-- Start --

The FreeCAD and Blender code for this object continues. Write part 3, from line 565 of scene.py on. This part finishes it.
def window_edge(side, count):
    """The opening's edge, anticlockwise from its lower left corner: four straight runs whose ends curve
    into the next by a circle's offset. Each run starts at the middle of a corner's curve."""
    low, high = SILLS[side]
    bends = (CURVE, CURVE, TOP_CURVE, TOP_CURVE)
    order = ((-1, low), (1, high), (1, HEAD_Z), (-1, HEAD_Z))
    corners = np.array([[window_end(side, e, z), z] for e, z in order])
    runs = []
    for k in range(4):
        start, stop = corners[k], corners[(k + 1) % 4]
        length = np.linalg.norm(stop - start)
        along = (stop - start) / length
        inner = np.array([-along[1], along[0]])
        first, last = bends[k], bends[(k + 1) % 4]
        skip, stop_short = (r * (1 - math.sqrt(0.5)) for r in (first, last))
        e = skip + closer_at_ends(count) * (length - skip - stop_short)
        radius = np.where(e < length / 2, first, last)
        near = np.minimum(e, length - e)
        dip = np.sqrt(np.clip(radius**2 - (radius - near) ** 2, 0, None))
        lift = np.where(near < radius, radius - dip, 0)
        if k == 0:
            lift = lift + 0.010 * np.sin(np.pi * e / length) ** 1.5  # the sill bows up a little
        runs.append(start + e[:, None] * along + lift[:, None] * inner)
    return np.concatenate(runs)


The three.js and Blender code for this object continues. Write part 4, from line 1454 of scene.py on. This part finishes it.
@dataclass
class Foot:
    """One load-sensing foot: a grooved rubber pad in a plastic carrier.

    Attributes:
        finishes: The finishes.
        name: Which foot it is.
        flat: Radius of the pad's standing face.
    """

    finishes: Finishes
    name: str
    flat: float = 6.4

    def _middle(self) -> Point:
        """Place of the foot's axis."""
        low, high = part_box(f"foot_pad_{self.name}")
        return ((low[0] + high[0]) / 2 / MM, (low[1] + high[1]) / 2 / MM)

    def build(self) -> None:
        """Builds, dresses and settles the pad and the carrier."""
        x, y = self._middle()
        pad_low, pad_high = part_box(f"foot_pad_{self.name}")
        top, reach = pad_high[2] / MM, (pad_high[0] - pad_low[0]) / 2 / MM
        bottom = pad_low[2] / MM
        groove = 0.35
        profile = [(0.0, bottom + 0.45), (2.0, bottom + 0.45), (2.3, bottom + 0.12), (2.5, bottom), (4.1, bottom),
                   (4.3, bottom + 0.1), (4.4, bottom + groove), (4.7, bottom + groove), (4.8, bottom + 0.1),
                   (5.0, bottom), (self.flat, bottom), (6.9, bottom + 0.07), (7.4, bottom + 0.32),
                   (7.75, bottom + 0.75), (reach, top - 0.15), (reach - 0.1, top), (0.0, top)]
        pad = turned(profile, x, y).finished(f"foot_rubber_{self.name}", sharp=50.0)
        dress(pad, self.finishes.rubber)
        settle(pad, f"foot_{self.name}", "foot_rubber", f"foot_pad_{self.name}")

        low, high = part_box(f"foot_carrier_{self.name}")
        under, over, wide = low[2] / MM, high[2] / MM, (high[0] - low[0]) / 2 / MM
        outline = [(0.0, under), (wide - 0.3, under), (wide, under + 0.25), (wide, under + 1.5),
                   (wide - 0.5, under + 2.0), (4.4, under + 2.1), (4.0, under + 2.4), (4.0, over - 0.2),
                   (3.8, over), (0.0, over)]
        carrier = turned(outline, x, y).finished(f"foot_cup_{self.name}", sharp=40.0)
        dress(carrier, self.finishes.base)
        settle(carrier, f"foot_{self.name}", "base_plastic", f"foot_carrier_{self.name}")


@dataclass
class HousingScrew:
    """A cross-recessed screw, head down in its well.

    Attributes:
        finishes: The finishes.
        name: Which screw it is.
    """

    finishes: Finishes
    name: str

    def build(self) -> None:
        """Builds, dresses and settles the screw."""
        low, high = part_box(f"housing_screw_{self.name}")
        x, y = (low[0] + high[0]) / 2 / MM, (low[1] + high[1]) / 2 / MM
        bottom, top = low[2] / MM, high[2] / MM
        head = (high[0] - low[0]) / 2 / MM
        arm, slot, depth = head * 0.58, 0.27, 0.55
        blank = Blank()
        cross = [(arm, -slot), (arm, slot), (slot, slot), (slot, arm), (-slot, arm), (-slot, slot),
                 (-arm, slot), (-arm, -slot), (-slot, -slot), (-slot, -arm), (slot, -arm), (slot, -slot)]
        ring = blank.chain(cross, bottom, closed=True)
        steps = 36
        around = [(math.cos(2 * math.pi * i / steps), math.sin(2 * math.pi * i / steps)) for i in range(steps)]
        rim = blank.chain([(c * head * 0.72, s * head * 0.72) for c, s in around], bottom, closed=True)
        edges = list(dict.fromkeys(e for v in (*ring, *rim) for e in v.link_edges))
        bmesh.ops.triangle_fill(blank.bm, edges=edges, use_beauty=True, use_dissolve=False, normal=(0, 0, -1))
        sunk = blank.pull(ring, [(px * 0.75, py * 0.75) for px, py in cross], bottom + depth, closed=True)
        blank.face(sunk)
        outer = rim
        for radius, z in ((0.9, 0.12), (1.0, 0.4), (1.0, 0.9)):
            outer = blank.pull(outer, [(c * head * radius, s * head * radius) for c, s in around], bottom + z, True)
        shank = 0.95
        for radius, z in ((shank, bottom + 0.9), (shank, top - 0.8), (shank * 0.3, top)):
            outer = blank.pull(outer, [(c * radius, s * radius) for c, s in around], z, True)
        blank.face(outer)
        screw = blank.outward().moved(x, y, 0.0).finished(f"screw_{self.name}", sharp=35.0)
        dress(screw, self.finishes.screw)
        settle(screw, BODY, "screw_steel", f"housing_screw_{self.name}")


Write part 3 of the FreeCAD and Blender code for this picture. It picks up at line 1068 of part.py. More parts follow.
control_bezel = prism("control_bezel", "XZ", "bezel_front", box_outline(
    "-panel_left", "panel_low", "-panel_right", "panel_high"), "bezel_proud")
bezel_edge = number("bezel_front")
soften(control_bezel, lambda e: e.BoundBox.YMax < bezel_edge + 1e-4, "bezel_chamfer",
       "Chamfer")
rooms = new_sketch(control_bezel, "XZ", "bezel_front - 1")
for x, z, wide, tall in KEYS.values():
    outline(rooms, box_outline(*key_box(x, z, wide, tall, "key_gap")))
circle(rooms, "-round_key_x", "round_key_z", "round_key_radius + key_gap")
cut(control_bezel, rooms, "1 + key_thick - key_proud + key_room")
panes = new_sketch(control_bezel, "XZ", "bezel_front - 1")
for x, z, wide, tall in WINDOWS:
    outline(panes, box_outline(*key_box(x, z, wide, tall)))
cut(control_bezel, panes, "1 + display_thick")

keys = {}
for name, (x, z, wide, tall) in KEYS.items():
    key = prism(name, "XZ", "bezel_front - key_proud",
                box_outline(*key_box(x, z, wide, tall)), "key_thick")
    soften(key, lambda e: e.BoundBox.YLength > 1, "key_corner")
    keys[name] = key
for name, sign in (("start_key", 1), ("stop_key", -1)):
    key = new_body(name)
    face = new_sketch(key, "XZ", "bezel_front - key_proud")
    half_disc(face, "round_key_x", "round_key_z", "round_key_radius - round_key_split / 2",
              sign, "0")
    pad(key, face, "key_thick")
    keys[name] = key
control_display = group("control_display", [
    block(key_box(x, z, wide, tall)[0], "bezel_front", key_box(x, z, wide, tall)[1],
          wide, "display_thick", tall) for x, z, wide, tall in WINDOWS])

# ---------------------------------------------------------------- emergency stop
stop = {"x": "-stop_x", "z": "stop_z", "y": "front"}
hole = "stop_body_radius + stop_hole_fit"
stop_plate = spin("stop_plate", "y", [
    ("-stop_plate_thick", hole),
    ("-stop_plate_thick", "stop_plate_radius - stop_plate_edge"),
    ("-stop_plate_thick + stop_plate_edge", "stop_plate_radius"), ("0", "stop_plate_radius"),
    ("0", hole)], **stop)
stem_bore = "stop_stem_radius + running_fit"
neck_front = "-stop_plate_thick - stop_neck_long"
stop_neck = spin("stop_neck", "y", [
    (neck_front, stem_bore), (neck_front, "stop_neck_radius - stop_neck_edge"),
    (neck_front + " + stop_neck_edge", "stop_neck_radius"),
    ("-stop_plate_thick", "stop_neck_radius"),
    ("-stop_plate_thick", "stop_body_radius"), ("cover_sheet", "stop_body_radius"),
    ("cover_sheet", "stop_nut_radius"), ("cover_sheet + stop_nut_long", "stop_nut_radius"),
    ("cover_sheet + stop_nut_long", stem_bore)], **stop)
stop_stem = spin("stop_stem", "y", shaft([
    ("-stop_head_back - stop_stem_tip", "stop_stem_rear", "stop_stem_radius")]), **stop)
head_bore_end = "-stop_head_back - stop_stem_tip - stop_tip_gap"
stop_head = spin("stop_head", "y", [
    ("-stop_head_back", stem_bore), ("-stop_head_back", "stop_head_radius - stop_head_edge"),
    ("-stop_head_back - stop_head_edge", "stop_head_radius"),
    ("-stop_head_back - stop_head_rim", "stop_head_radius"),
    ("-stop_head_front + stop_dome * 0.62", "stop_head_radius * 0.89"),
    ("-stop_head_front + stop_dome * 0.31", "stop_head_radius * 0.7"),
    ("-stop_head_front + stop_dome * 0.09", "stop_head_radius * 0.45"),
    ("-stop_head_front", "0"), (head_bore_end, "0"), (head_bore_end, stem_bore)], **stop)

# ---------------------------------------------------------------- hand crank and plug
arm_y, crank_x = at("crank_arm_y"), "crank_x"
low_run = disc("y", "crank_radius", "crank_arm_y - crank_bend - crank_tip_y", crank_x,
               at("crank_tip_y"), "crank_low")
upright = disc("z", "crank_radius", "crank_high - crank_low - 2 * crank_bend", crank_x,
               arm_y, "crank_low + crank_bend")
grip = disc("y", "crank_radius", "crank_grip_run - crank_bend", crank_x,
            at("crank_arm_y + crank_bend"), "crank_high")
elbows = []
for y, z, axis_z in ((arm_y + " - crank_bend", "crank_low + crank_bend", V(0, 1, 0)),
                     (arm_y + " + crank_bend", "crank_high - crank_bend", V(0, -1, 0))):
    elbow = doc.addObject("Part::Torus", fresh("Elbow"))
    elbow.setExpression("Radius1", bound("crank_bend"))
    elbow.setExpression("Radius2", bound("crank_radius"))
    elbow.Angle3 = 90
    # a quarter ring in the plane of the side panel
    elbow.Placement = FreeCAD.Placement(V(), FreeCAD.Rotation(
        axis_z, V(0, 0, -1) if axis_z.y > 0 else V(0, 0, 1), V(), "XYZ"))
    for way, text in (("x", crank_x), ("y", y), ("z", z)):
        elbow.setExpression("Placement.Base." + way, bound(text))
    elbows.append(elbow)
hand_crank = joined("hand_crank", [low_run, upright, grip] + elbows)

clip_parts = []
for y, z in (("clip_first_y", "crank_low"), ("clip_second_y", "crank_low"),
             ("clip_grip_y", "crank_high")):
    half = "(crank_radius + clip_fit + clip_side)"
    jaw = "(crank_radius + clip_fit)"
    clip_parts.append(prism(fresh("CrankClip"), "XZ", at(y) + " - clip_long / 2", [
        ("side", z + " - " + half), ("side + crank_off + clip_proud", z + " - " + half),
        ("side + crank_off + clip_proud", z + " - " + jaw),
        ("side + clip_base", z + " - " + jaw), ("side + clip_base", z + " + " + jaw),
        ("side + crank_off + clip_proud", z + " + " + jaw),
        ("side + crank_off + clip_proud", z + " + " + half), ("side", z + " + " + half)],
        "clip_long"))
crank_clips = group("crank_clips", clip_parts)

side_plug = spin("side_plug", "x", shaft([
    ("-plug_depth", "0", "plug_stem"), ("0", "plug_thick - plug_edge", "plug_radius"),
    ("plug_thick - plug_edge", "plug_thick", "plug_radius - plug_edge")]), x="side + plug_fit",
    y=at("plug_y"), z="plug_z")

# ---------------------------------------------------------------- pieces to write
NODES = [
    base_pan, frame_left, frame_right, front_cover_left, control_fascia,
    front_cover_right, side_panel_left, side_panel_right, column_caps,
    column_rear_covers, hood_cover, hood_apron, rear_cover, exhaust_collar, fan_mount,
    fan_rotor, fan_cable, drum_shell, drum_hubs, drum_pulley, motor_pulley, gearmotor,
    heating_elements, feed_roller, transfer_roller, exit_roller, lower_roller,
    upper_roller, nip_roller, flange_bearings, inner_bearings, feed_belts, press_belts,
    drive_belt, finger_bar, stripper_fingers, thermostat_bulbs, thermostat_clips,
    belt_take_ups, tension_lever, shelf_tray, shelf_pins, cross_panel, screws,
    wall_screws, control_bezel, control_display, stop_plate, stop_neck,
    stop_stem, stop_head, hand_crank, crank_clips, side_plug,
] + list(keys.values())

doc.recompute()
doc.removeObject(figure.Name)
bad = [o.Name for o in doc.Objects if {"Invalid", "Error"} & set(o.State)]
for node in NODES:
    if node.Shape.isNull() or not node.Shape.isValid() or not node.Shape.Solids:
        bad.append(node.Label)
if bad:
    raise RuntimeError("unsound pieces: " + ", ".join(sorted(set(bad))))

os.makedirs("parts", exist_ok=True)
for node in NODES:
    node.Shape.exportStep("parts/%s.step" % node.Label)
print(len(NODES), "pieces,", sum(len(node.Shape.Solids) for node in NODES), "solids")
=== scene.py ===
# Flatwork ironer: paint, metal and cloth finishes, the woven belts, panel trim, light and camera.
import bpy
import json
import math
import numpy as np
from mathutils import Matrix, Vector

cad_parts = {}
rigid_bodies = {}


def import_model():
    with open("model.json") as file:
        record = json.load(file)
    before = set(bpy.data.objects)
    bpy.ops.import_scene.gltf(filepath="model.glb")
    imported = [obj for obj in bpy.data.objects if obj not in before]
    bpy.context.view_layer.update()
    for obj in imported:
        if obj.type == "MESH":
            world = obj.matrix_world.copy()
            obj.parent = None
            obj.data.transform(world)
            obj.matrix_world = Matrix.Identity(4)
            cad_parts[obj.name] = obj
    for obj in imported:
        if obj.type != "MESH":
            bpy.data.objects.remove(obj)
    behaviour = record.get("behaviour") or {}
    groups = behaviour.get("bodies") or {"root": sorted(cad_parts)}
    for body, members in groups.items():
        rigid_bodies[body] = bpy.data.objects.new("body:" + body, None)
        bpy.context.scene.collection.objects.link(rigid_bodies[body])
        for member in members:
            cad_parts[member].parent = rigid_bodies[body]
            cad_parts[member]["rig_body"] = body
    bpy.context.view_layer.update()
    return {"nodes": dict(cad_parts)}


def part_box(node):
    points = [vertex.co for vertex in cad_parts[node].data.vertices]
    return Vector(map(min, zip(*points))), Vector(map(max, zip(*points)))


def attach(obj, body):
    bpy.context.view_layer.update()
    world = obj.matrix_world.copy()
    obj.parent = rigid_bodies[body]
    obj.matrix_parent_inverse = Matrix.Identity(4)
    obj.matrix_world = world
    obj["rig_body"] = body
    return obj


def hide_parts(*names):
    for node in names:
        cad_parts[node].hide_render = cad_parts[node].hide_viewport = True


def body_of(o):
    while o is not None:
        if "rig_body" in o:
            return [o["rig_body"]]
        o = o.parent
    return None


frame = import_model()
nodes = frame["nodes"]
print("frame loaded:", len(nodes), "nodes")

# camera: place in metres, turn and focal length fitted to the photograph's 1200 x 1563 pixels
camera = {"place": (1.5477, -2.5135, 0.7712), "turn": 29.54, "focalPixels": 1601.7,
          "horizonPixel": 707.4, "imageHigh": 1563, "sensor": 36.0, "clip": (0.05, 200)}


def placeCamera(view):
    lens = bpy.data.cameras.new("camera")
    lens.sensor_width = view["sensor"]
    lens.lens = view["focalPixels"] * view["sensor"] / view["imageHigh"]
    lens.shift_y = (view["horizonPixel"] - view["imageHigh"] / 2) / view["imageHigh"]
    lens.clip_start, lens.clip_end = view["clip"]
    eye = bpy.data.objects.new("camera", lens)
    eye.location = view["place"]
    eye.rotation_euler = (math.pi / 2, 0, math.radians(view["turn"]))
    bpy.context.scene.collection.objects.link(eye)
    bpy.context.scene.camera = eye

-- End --

Write out exactly the lines of the entries above that run from the line containing "obj.matrix_parent_inverse = Matrix.Identity(4)" through the last line, including both.

Solved exercise:
    obj.matrix_parent_inverse = Matrix.Identity(4)
    obj.matrix_world = world
    obj["rig_body"] = body
    return obj


def hide_parts(*names):
    for node in names:
        cad_parts[node].hide_render = cad_parts[node].hide_viewport = True


def body_of(o):
    while o is not None:
        if "rig_body" in o:
            return [o["rig_body"]]
        o = o.parent
    return None


frame = import_model()
nodes = frame["nodes"]
print("frame loaded:", len(nodes), "nodes")

# camera: place in metres, turn and focal length fitted to the photograph's 1200 x 1563 pixels
camera = {"place": (1.5477, -2.5135, 0.7712), "turn": 29.54, "focalPixels": 1601.7,
          "horizonPixel": 707.4, "imageHigh": 1563, "sensor": 36.0, "clip": (0.05, 200)}


def placeCamera(view):
    lens = bpy.data.cameras.new("camera")
    lens.sensor_width = view["sensor"]
    lens.lens = view["focalPixels"] * view["sensor"] / view["imageHigh"]
    lens.shift_y = (view["horizonPixel"] - view["imageHigh"] / 2) / view["imageHigh"]
    lens.clip_start, lens.clip_end = view["clip"]
    eye = bpy.data.objects.new("camera", lens)
    eye.location = view["place"]
    eye.rotation_euler = (math.pi / 2, 0, math.radians(view["turn"]))
    bpy.context.scene.collection.objects.link(eye)
    bpy.context.scene.camera = eye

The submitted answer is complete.